Scripts that build objects
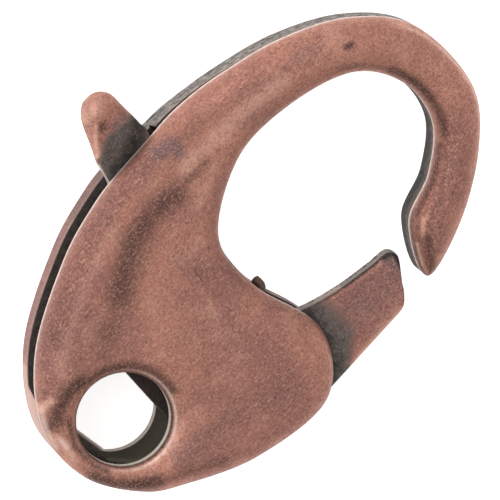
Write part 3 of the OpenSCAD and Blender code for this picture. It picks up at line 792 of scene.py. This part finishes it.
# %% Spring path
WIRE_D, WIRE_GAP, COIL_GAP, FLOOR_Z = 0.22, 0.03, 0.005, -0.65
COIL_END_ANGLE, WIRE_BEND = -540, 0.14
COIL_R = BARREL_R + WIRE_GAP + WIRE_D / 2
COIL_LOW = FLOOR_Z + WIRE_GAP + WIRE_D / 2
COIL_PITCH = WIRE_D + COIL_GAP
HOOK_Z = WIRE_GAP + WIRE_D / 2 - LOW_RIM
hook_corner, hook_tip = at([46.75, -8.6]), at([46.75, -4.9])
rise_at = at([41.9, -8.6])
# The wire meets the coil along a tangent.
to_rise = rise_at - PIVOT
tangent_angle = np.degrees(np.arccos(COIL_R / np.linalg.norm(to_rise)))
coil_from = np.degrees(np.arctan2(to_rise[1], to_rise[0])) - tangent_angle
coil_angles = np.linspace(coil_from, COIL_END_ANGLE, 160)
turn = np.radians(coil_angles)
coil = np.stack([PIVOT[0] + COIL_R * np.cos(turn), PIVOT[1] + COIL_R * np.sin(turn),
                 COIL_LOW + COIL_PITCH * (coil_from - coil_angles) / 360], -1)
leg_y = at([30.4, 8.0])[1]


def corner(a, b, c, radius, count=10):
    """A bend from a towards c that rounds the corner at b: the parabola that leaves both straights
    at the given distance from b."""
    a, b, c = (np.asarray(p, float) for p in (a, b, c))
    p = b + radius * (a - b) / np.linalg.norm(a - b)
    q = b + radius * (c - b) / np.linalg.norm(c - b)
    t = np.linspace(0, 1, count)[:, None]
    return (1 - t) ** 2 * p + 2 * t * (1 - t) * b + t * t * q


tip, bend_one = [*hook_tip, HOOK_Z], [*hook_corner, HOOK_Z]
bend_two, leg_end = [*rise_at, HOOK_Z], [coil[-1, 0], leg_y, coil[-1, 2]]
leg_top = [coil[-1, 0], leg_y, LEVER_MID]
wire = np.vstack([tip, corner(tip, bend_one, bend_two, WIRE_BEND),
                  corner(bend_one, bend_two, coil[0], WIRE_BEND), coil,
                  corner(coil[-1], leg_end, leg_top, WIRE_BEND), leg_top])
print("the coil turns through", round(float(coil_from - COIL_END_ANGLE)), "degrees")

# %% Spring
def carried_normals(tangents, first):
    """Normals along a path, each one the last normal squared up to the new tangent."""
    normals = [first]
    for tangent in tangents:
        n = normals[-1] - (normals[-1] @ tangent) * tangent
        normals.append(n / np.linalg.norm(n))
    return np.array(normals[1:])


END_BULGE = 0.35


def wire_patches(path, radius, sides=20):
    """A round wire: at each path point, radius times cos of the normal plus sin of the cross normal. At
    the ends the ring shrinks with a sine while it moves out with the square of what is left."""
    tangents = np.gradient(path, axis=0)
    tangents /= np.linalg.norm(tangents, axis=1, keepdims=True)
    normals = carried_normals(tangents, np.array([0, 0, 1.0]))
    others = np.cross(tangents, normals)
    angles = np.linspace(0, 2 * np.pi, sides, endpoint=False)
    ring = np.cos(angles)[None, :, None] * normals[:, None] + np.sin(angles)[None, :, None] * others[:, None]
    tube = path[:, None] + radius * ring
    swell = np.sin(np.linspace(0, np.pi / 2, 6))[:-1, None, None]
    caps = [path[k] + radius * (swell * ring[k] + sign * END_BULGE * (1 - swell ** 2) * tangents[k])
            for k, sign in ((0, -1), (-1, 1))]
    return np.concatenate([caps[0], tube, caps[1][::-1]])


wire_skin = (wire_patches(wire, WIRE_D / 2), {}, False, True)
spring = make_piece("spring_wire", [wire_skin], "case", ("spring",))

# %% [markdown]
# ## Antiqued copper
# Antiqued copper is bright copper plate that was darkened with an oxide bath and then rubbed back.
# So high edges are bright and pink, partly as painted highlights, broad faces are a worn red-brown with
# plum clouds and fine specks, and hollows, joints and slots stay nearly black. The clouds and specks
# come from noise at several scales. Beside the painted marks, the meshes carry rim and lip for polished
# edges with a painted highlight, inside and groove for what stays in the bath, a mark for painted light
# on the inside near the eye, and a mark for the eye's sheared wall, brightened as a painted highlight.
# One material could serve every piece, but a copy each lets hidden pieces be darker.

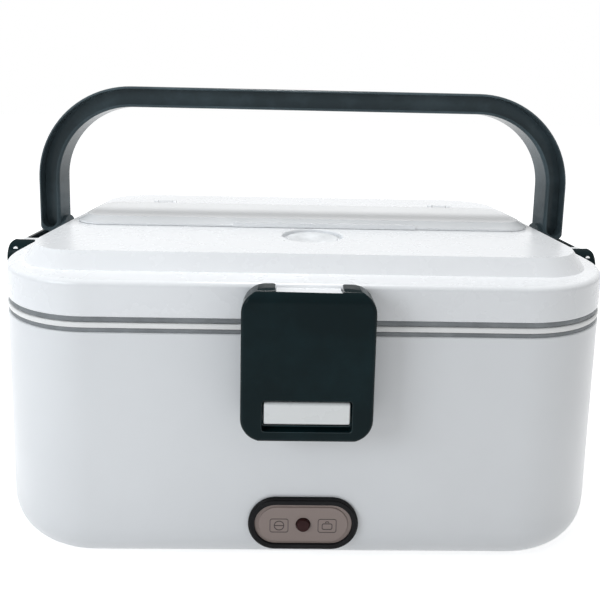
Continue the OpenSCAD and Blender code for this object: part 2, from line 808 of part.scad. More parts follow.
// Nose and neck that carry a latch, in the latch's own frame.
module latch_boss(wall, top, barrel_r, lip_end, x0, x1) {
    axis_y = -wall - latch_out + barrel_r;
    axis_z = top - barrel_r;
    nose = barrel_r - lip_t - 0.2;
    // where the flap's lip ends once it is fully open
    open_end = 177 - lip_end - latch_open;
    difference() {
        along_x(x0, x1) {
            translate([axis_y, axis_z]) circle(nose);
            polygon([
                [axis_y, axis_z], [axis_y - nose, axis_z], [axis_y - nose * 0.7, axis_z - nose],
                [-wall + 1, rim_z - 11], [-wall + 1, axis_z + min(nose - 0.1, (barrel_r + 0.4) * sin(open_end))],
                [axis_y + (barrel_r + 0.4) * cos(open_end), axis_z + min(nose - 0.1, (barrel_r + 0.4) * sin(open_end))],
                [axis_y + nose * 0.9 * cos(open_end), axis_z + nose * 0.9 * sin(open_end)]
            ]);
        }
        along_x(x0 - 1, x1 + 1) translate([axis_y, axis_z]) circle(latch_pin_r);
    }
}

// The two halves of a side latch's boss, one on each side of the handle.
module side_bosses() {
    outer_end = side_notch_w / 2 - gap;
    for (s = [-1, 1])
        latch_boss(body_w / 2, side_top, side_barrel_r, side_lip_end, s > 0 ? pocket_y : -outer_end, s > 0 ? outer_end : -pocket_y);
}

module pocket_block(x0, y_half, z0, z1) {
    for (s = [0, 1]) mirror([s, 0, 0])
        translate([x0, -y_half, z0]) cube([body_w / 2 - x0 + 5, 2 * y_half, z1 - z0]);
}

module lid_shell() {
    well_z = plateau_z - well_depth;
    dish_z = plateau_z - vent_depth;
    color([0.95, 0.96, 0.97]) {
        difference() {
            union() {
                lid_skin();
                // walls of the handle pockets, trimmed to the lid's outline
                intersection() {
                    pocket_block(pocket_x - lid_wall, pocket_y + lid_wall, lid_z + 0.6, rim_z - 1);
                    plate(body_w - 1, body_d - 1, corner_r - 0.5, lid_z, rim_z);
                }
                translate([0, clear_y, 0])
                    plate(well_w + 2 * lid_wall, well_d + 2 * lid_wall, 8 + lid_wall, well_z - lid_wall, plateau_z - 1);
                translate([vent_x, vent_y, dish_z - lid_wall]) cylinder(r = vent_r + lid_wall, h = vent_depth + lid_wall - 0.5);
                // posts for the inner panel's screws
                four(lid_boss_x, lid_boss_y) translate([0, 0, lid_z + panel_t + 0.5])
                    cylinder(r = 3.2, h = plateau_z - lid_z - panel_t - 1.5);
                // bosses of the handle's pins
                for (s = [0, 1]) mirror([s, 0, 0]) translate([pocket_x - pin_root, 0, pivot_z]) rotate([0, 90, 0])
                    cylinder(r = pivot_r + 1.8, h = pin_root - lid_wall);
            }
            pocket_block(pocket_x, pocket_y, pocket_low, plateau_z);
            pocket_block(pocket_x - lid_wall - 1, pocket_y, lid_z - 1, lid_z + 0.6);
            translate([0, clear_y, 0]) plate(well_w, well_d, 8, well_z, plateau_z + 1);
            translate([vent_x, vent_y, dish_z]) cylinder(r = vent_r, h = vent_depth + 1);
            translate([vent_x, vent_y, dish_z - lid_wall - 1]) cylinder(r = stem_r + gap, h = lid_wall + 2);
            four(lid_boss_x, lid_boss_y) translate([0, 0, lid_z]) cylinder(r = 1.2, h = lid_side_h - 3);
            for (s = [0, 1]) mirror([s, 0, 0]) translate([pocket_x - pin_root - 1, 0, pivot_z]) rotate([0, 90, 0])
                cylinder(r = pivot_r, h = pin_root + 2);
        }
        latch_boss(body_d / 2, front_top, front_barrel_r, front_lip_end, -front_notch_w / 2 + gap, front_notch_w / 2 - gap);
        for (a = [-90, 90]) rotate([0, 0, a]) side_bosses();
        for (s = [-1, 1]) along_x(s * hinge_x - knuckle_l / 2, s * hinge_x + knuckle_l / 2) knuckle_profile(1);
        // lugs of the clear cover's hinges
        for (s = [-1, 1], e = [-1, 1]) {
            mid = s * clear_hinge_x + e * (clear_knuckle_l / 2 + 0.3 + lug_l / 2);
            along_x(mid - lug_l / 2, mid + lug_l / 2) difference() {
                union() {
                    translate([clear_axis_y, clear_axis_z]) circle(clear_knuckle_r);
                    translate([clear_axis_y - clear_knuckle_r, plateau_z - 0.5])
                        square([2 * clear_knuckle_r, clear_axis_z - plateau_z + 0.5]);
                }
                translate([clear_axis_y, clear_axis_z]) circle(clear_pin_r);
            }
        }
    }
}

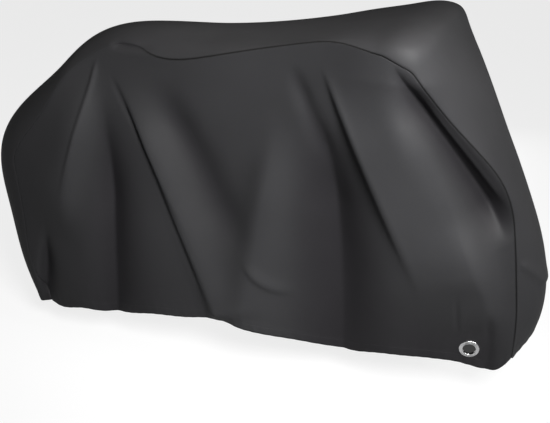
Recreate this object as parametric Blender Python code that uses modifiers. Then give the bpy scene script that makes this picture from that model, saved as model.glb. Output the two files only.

What the task asks: Each line containing the word "scene" counts once; say how many such lines there are, giving only the number.

The result: 2